Every product has limits.

And limits tend to clash with what the Power User wants.

On Monday a customer asked us to increase the number of rules in Conditional Formatting, previously capped at 10 per page. His spreadsheet has a particular table displaying 12 months in separate ranges. He needed 2 conditions per month for a total of 24 rules.

After a brief consideration we increased the limits of that feature. We also increased the limit for another feature for which we'd received another request the week before.

News:

  1. You can now add up to 25 Conditional Formatting rules per Table, up from 10.

  2. Every Dropdown can now support up to 10k (ten thousand) options or values referenced by a range, up from 2k.

This was a good improvement. We immediately got feedback from the customer that requested the change.

User feedback about limitsA feel good email from a customer following the upgrade in the limits of the dropdown

This update follows 3 other platform limit improvements in the last quarter:

  • Increasing the maximum size of Tables, from 20k → 100k rows and 100 → 400 columns.

  • Raising the limit of stored data per Cell, from 200KB → 2MB, which is super useful for API payloads.

  • More importantly, increasing the number of Tables you can stack on a spreadsheet page, from 5 → 10.

I can see a pattern in how we deal with Limits at Rows.

1. It makes sense to have limits

Building a spreadsheet is hard, and you obviously don't want it to fail. So, to launch a new feature, we test it and set a limit that is adequate to it. That results in several Platform Limits.

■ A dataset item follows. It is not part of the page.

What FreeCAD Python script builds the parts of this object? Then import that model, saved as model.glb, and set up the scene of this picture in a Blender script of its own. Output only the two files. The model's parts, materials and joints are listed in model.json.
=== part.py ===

2. Limits get old fast, and for different reasons

We don't stand still. Weekly we launch features and make improvements in quality and speed. This opens the opportunity to increase limits.

Meanwhile, we continuously measure SLAs. In fact, we look at metrics daily. So we have a view into what we could do, yet we don't always proactively increase the limits when the technical capacity.

On top of this, users keep have better ideas about new spreadsheets to build. That frequently means more power, and bumping limits is needed there.

There's also business considerations. Some of the limits will be triggers to upgrade accounts from free tiers to paid ones. This means that some of the discussions on limits need to include business deciders.

Finally, it is a proxy for product-market fit. For every customer asking for an increase in feature X there's a person (or team) of people using Rows actively in their day-to-day.

3. Our process is currently reactive!

When an important user hits the limit and reaches out, we take a look.

Generally, requests will be analyzed in the next Quarter Planning, because something seemingly as simple as changing a limit might end up being a big change in a cloud service. There's simply too many requests competing for attention and time.

Sometimes we suggest the task of improving limits directly to the team and they get on with it fast. This was the case last week! (Our team is super. Thanks team!! 🤗).

4. For the future - watch those curves!

As an organization, we have been moving towards measuring these types of limits. Knowing how many Spreadsheets and Users are hitting each limit relative to those which aren't is important to know the impact.

Already over the last quarter we studied how many spreadsheets were hitting the limits of Tables per Page, and we measured it immediately after. We knew there were thousands of spreadsheets already at the max (thousands). After we raised the ceiling, we saw a couple hundred spreadsheets using that newly available power!

Count of spreadsheet tables per page40% of spreadsheets have more 2 or more Tables per Page

And that's a short story on product limits.